We discuss the following issues because they may recur in the future with respect to letters of request. First, Prince Jefri waived the work product privilege by repeatedly saying he relied on his lawyers to investigate the facts and make sure the complaint was accurate (see County of Erie v Kenford Co., 55 AD2d 466 [1977]). Second, to the extent some of the documents requested by defendants relate to their dismissed claims, they are not entitled to them. Third, the cross-examiner at trial will be “bound by the answers of the witness to questions on collateral matters inquired into solely to affect credibility” (Prince, Richardson on Evidence § 6-305 [Farrell 11th ed]), except for the witness’s general reputation for truth and veracity (see People v Pavao, 59 NY2d 282, 289 [1983]).

Plaintiffs claim that certain transactions in which defendants engaged violated the consent order. However, the consent order says that certain transactions are permitted with BIA’s prior written consent. Therefore, defendants should be permitted to ask BIA for documents evidencing its prior written consent to Zaman’s employment contract, Derbyshire’s contract with Gilt Management, the subleases that Amedeo or the hotel granted to Fitzjohn’s and Eurofinch, the charges on Zaman’s and Derby-shire’s credit cards that plaintiffs allege were unauthorized, and the purchase of plasma televisions by Golden Twist. Of course, such discovery will be unnecessary if plaintiffs decide not to use the consent order.

Given defendants’ refusal to bear the cost of restoring backup *925tapes and examining computers for deleted materials, their requests were properly denied (cf. Waltzer v Tradescape & Co., L.L.C., 31 AD3d 302, 304 [2006]).

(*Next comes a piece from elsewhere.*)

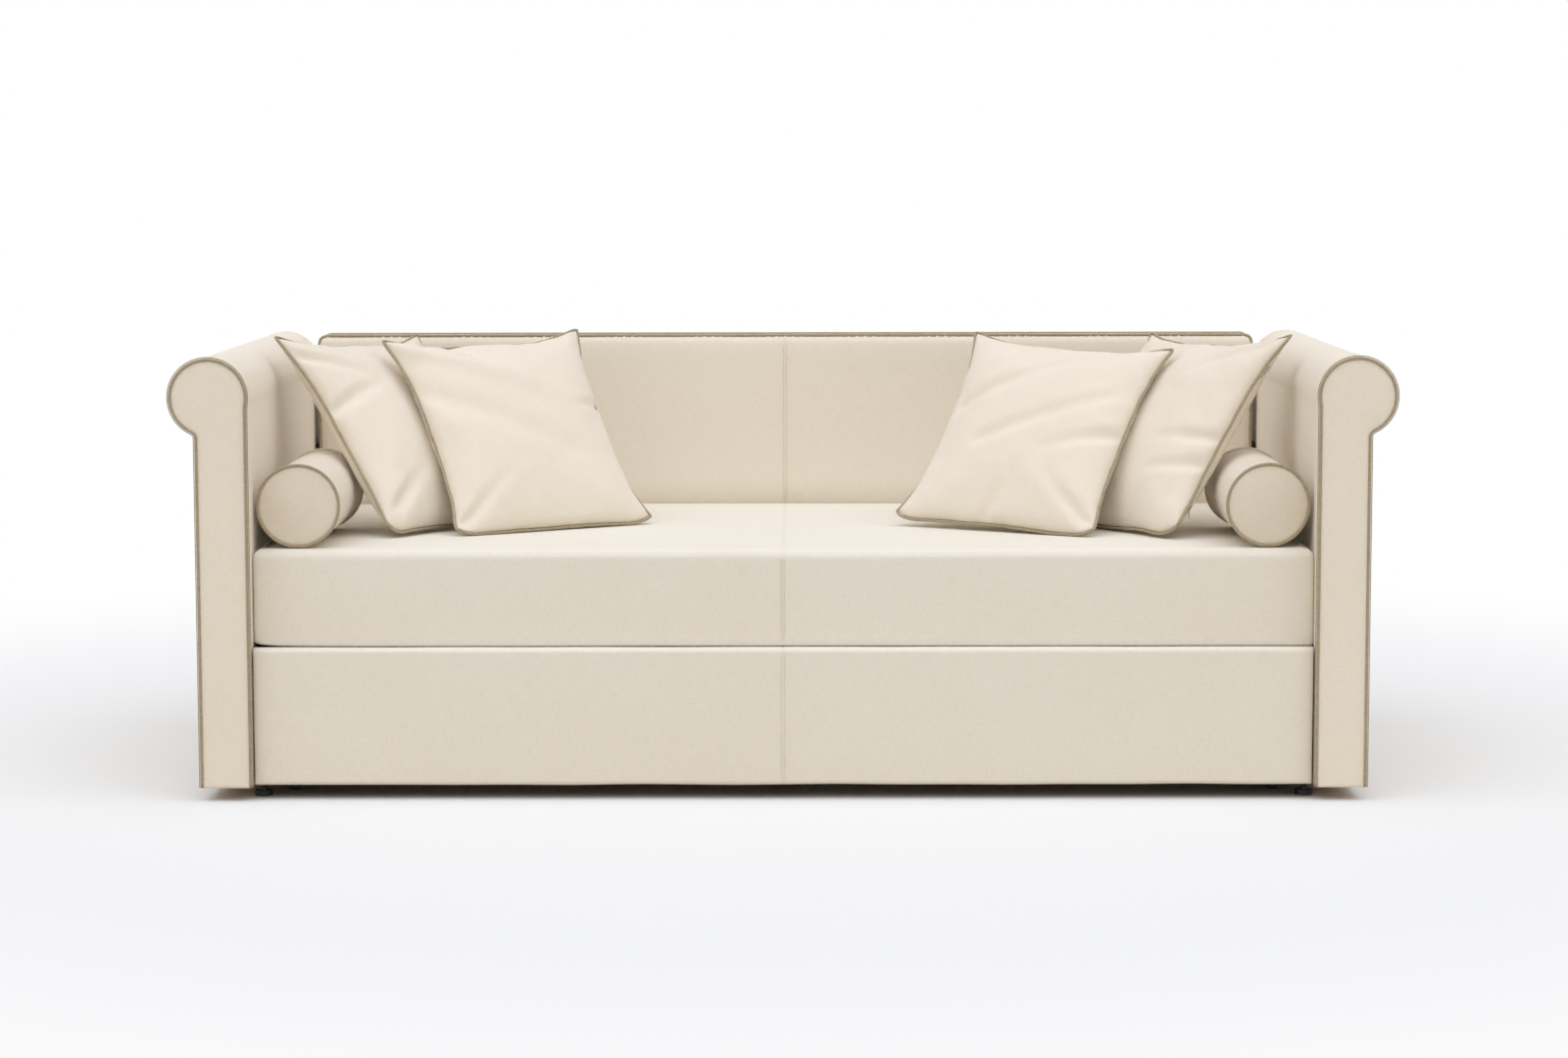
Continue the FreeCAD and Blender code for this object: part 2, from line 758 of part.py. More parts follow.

This is without prejudice to any arguments the partiés might make in a cost allocation proceeding that is apparently pending in Delaware.

We decline to consider defendants’ request that this case be remanded to a different judge, absent a motion below and a concomitant record that would permit proper appellate review.

Concur—Gonzalez, RJ., Andrias, Acosta, Renwick and AbdusSalaam, JJ.